Enter your regex: [0-4[6-8]]
Enter input string to search: 8
I found the text "8" starting at index 0 and ending at index 1.
Enter your regex: [0-4[6-8]]
Enter input string to search: 9
No match found.
4. 交
为了创建只和其所有嵌套类共有的字符匹配的单一字符类,需要使用&&,比如[0-9&&[345]]。这个交创建只和两个字符类共有的数字(3、4和5)匹配的单一字符类:
Enter your regex: [0-9&&[345]]
Enter input string to search: 3
I found the text "3" starting at index 0 and ending at index 1.
Enter your regex: [0-9&&[345]]
Enter input string to search: 4
I found the text "4" starting at index 0 and ending at index 1.
Enter your regex: [0-9&&[345]]
Enter input string to search: 5
I found the text "5" starting at index 0 and ending at index 1.
Enter your regex: [0-9&&[345]]
Enter input string to search: 2
No match found.
Enter your regex: [0-9&&[345]]
Enter input string to search: 6
No match found.
下面的例子显示两个范围的交:
Enter your regex: [2-8&&[4-6]]
Enter input string to search: 3
No match found.
Enter your regex: [2-8&&[4-6]]
Enter input string to search: 4
I found the text "4" starting at index 0 and ending at index 1.
Enter your regex: [2-8&&[4-6]]
Enter input string to search: 5
I found the text "5" starting at index 0 and ending at index 1.
Enter your regex: [2-8&&[4-6]]
Enter input string to search: 6
I found the text "6" starting at index 0 and ending at index 1.
Enter your regex: [2-8&&[4-6]]
Enter input string to search: 7
No match found.
5. 减
最后,可以使用减(subtraction)去掉一个或者多个嵌套字符类,比如[0-9&&[^345]]。这个例子创建从0到9的所有值,但除3、4和5之外的单一字符类:
Enter your regex: [0-9&&[^345]]
Enter input string to search: 2
I found the text "2" starting at index 0 and ending at index 1.

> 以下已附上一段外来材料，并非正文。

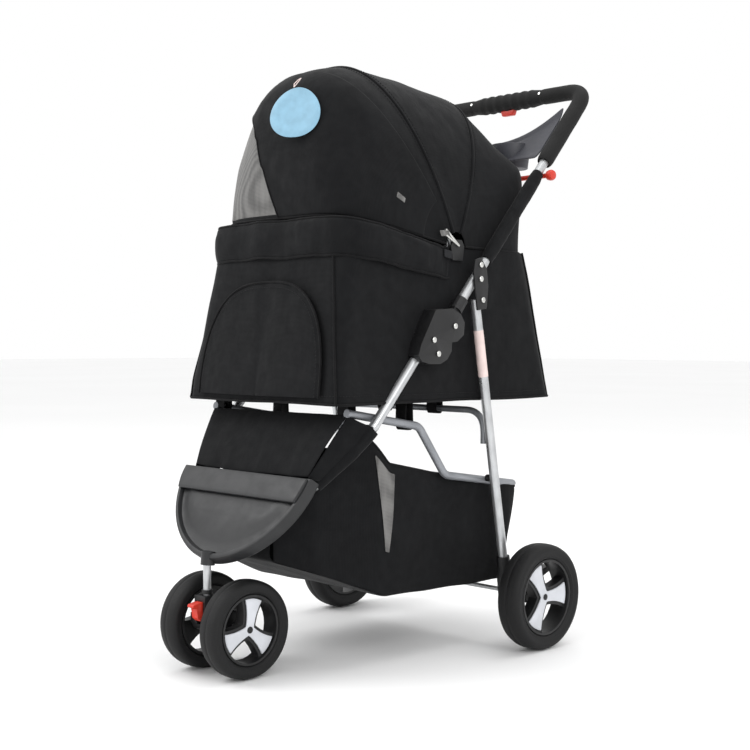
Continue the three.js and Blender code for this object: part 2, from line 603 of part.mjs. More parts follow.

Enter your regex: [0-9&&[^345]]
Enter input string to search: 3
No match found.
Enter your regex: [0-9&&[^345]]
Enter input string to search: 4
No match found.
Enter your regex: [0-9&&[^345]]
Enter input string to search: 5
No match found.
Enter your regex: [0-9&&[^345]]
Enter input string to search: 6
I found the text "6" starting at index 0 and ending at index 1.
Enter your regex: [0-9&&[^345]]
Enter input string to search: 9
I found the text "9" starting at index 0 and ending at index 1.
现在我们介绍了如何创建字符类,在阅读下一小节之前你可能希望回顾一下表13-1。